(TASK DETAILS):
Retype, exactly as written, every line from the one containing "What FreeCAD Python" down to the one containing "import Sketcher", including both, and nothing else.

3D code data
━━━━━━━━━━━━━━━━
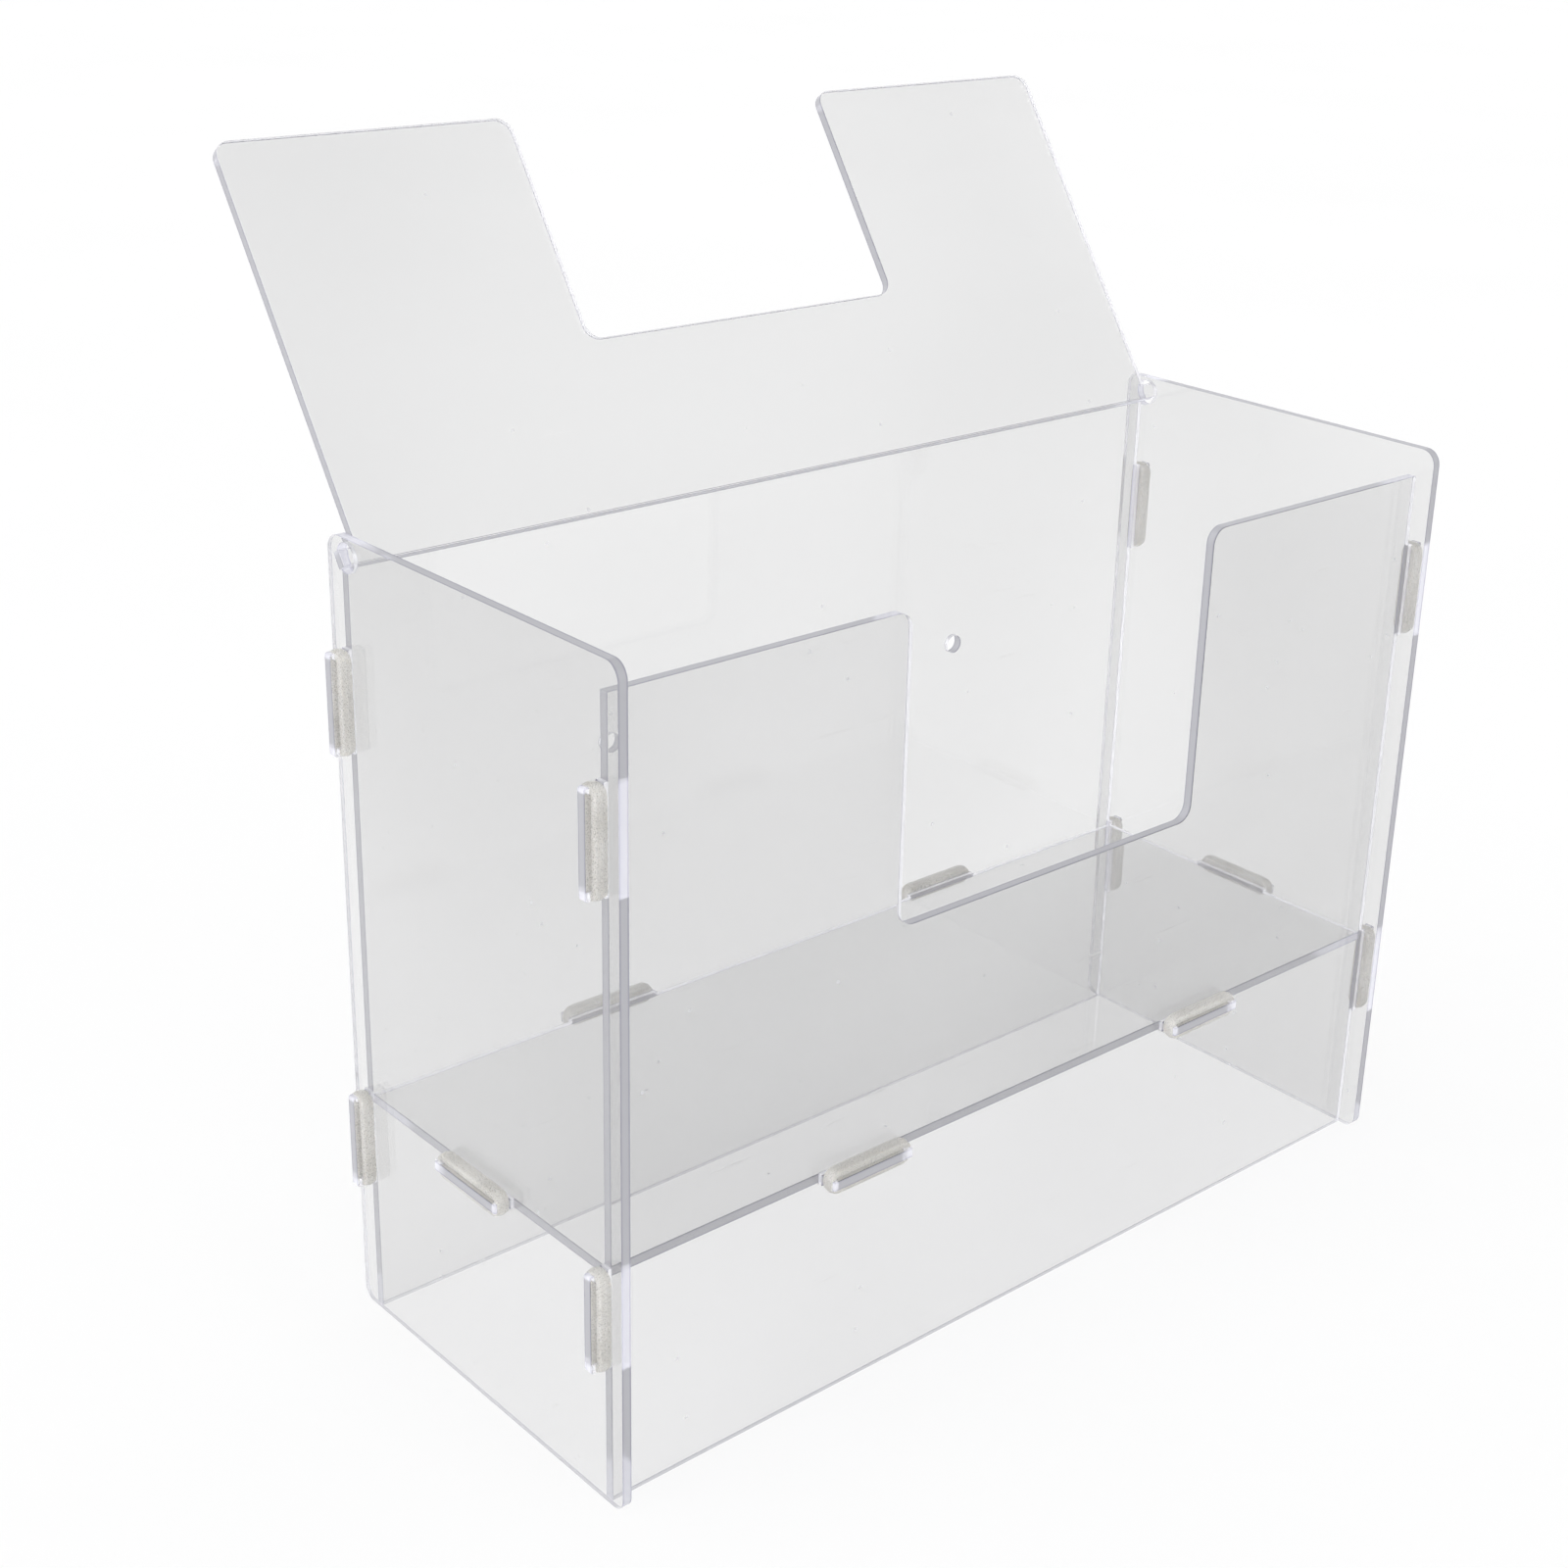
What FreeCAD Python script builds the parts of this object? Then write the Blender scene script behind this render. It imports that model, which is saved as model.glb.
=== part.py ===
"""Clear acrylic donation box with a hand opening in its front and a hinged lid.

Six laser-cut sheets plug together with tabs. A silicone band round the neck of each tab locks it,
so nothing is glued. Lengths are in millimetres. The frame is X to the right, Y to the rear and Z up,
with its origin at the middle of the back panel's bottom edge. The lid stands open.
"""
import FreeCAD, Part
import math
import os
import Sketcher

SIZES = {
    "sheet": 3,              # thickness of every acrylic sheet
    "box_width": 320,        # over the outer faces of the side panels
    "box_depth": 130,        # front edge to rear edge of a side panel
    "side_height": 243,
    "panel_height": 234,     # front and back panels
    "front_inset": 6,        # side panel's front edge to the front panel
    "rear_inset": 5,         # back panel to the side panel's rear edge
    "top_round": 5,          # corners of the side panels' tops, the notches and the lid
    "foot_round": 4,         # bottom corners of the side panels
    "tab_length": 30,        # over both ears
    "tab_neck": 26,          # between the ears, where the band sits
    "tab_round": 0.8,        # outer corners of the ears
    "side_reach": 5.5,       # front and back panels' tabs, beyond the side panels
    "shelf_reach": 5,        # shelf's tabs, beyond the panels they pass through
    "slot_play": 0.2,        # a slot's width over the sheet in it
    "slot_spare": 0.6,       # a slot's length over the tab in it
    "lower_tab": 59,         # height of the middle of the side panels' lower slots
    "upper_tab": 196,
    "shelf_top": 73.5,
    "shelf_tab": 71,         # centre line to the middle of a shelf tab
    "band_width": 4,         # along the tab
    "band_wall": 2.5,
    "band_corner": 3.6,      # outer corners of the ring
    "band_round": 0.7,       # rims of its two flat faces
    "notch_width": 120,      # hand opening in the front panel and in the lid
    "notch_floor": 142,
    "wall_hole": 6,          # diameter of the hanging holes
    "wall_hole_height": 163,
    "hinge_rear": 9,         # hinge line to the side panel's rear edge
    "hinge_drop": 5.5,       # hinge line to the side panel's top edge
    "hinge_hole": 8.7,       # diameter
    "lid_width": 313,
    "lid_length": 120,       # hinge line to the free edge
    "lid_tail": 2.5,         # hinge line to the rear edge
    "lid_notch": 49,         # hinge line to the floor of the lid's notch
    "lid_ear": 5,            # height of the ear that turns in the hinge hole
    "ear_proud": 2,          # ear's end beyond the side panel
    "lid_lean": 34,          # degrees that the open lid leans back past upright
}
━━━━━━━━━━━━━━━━
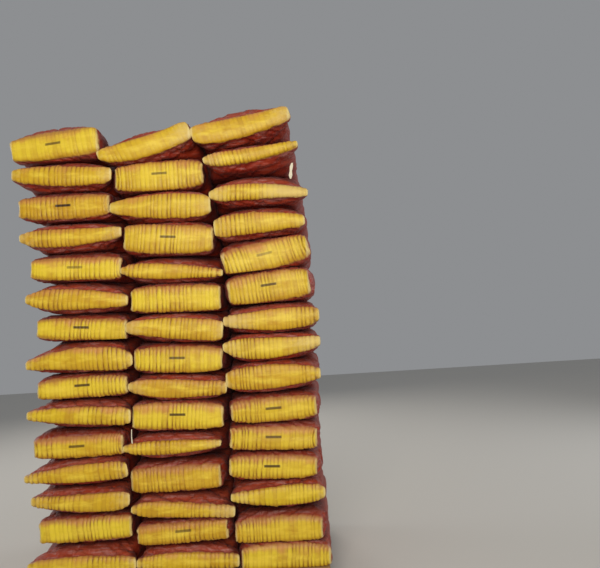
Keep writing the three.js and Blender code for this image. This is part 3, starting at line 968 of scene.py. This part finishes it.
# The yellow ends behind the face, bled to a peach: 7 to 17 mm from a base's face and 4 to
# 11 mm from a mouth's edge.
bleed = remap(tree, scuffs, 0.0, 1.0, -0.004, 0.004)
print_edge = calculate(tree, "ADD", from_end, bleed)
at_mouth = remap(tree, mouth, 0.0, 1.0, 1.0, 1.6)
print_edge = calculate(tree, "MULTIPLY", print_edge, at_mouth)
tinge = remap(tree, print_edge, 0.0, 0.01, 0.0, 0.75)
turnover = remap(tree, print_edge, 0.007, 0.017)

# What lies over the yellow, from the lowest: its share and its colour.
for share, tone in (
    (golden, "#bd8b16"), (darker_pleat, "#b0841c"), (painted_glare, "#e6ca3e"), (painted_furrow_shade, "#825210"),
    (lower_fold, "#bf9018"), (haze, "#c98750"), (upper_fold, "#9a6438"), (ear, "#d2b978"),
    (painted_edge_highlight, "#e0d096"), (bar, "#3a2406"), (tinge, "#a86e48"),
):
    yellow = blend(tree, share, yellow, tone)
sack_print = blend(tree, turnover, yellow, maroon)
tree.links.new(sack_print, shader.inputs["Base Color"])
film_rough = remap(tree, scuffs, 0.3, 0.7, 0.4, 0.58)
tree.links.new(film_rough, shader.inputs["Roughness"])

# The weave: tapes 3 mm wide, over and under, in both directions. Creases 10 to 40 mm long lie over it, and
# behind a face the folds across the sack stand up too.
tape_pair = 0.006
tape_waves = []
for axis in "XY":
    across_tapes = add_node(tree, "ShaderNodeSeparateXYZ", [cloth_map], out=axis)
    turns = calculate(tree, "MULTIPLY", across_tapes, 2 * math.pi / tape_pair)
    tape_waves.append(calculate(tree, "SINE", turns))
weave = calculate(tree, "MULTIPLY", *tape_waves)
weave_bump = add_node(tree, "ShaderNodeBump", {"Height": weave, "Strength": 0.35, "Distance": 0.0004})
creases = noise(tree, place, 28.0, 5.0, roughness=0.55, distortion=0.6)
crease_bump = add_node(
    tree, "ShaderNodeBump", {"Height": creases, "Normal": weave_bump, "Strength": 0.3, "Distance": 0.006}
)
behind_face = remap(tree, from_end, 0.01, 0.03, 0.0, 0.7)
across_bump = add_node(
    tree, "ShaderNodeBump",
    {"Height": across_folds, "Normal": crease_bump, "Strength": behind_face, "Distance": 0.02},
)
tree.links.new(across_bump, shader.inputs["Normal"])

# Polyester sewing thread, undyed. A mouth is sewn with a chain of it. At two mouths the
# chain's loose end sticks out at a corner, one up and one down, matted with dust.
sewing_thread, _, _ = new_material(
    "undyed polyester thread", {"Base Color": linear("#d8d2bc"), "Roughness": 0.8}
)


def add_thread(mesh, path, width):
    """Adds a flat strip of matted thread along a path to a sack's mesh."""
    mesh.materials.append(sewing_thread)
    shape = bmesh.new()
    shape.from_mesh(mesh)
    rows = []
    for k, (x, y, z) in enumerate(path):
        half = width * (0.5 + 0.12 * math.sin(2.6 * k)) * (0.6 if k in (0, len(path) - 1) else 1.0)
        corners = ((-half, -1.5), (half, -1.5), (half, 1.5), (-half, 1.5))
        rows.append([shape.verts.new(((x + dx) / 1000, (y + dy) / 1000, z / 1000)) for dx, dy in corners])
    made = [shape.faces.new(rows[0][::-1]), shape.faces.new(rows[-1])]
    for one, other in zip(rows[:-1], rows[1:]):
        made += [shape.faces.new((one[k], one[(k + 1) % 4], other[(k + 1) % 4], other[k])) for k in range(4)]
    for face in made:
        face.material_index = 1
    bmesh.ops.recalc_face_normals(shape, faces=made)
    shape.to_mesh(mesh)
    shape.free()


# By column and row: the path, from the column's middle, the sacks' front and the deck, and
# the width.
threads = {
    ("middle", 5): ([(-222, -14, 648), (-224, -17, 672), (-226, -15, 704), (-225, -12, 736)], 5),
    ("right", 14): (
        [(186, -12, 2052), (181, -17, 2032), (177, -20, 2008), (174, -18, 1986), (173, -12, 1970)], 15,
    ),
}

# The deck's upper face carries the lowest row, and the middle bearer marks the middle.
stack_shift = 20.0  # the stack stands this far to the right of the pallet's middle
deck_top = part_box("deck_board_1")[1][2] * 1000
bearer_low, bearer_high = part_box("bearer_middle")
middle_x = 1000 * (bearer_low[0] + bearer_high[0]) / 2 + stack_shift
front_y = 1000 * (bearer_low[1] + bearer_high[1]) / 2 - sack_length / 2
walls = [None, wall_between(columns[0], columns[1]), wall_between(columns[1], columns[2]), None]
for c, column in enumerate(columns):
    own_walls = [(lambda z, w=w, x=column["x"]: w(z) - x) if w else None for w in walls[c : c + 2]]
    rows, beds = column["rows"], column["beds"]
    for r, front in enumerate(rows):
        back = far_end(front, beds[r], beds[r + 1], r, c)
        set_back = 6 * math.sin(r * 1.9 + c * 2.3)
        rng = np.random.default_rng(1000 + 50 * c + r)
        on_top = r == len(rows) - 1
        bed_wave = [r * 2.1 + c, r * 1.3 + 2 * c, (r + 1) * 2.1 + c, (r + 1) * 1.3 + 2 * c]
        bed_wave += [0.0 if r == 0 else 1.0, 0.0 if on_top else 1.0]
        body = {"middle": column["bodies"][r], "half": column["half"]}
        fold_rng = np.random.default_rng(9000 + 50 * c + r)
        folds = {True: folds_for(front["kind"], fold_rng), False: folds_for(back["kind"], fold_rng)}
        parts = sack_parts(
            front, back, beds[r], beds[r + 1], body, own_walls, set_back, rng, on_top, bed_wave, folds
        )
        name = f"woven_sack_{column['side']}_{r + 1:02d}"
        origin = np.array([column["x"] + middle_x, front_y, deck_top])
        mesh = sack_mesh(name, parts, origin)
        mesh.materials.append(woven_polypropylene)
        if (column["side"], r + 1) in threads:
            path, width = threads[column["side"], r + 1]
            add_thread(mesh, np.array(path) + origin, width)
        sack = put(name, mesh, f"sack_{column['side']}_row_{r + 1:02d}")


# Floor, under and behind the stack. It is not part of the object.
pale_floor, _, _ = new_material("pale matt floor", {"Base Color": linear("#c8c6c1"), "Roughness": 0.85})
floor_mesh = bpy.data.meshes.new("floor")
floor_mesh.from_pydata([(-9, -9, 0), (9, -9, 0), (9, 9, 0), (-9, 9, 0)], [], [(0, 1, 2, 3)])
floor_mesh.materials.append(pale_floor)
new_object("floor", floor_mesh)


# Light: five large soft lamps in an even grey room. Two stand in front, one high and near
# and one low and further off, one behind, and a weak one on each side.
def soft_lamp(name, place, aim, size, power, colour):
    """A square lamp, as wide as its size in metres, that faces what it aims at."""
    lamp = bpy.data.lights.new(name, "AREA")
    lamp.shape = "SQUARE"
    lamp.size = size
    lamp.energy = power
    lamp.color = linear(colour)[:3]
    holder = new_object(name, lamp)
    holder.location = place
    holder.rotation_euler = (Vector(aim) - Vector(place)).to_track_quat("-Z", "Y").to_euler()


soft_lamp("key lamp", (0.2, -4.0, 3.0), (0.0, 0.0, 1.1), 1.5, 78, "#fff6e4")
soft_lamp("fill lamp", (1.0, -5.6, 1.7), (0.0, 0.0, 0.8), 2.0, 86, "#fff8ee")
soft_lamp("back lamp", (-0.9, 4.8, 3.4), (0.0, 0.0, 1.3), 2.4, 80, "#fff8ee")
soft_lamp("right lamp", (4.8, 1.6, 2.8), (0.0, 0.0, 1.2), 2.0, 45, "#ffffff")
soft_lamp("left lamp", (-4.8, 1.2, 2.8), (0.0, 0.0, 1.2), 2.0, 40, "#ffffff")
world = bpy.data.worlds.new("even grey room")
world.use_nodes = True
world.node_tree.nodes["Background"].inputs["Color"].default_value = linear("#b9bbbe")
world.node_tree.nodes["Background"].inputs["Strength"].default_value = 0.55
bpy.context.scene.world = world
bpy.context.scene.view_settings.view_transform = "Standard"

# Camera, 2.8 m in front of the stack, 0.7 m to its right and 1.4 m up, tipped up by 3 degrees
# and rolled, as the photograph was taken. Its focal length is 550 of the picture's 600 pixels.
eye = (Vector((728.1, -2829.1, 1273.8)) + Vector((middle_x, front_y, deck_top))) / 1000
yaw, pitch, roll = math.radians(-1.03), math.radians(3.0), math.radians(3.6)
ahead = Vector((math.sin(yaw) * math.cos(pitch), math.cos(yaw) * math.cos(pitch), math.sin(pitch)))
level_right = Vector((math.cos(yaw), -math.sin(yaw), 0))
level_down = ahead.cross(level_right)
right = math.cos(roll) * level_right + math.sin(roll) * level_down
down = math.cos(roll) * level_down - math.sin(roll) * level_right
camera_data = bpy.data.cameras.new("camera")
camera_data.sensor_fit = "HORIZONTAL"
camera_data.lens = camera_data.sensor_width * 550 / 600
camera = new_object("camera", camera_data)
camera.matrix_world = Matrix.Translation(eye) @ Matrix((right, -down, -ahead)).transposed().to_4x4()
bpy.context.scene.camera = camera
━━━━━━━━━━━━━━━━
(RESPONSE TO THIS EXERCISE):
What FreeCAD Python script builds the parts of this object? Then write the Blender scene script behind this render. It imports that model, which is saved as model.glb.
=== part.py ===
"""Clear acrylic donation box with a hand opening in its front and a hinged lid.

Six laser-cut sheets plug together with tabs. A silicone band round the neck of each tab locks it,
so nothing is glued. Lengths are in millimetres. The frame is X to the right, Y to the rear and Z up,
with its origin at the middle of the back panel's bottom edge. The lid stands open.
"""
import FreeCAD, Part
import math
import os
import Sketcher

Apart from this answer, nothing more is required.